Nas contas de Barcelos, o dólar deve chegar cotado a R$ 2,20 no fim do ano. Além de ver limites no otimismo recente do mercado financeiro, ele lembra que o Banco Central tem agido para evitar variações bruscas no valor da moeda norte-americana. “O BC não impediria a valorização do real em um cenário de melhora muito forte da economia mundial. Só que por enquanto vemos uma variação pontual, com uma resposta do BC para evitar o comportamento errático do câmbio.” (GO)
Para Castro, um câmbio abaixo de R$ 2,10 deve acelerar a tendência de concentração da pauta da exportação brasileira em commodities, como grãos e minérios. Nos primeiros quatro meses deste ano, os embarques de produtos básicos cresceram 8,7%, enquanto os de manufaturados tiveram retração de 28,7%. “A crise fez cair o número de exportadores e, com um câmbio ruim, eles terão dificuldade para voltar ao mercado quando a situação da economia internacional melhorar”, completa.

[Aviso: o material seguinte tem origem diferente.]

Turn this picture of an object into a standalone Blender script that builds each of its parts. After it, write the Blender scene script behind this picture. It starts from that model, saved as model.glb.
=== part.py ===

O impacto da queda do dólar varia de acordo com o setor. Para os exportadores de madeira e têxteis, por exemplo, a tendência do câmbio chega a ameaçar projetos de exportação. Isso porque essas indústrias têm competidores fortes no mercado internacional e tiveram de reduzir as margens nos últimos anos.
“Com a crise, os preços caíram em dólares e só com a desvalorização do real continuou compensando exportar”, afirma Ricardo Dal Pai, gerente de comércio exterior da Dal Pai, uma fabricante de portas de madeira com fábrica em Curitiba. Ele usa como exemplo uma porta que era vendida a US$ 30 até junho do ano passado e que agora é exportada por US$ 21. “Como a empresa exporta 70% da produção, a valorização do real preocupa muito”, diz.
Nos últimos três anos, a companhia reduziu o quadro de funcionários de 500 para 230 pessoas e usa hoje 50% da capacidade – as exportações caíram de US$ 1,5 bilhão para US$ 800 mil por mês. “O Banco Central deveria manter o dólar acima de R$ 2,20, porque está muito difícil negociar preços lá fora.”
A confecção Lúcia Figueiredo, de Cianorte, também teve de reduzir as exportações nos últimos anos por causa da valorização do real. Quando começou a crise e o dólar encostou em R$ 2,50, as margens melhoraram, mas sem que houvesse expansão nas vendas por causa da demanda fraca no exterior. “Estamos fazendo um esforço muito grande para manter os clientes lá fora, mas a exportação só se sustenta se conseguirmos aumentar os preços. E isso está complicado”, explica Ivana Cabral, gerente de exportação da empresa. A Lúcia Figueiredo já chegou a exportar 40 mil peças por mês e agora embarca apenas 10 mil peças.
Investimento
Na Neodent, uma fabricante de implantes dentários de Curitiba, a margem de oscilação cambial que pode ser absorvida é um pouco maior. Mesmo com o dólar se aproximando de R$ 2 a empresa mantém firmes os planos de expandir a presença no exterior – a firma tem uma filial em Portugal e pretende abrir escritórios nos Estados Unidos e México. “Nosso plano de negócios prevê que as exportações vão chegar a 35% do faturamento até 2012, contra os 15% atuais”, conta Rogério Almeida, diretor comercial da Neodent.
A diferença para outros setores é que a empresa atua em um nicho que envolve alta tecnologia e tem poucos concorrentes globais, a maior parte na Europa. “Conseguimos manter custos baixos, o que nos faz competitivos com o dólar até R$ 1,80.” Em junho a Neodent inaugura sua nova fábrica, que tem capacidade para produzir 1 milhão de peças por ano, cinco vezes mais do que a volume da planta atual, e com produtividade maior.
Agronegócio
No setor agrícola, o efeito do câmbio também varia de acordo com o produto. A soja, por exemplo, tem subido de preço. “Com o dólar a R$ 2,10, a saca ainda rende cerca de R$ 53, o que garante um rendimento bom ao produtor”, diz a economista Gilda Bozza, da Federação da Agricultura do Paraná (Faep). O açúcar está em situação semelhante. Houve uma quebra na safra indiana do produto, cujo preço disparou.
Entre as culturas com menos folga para lidar com a variação cambial estão o milho e o café. Segundo o economista Eugênio Stefanello, professor da Universidade Federal do Paraná (UFPR), o preço do milho com o dólar a R$ 2 – R$ 18 por saca de 60 quilos – fica pouco acima do custo de produção. “Com o café é parecido. O preço cobre o custo. Então uma valorização maior do real causaria prejuízos aos produtores.”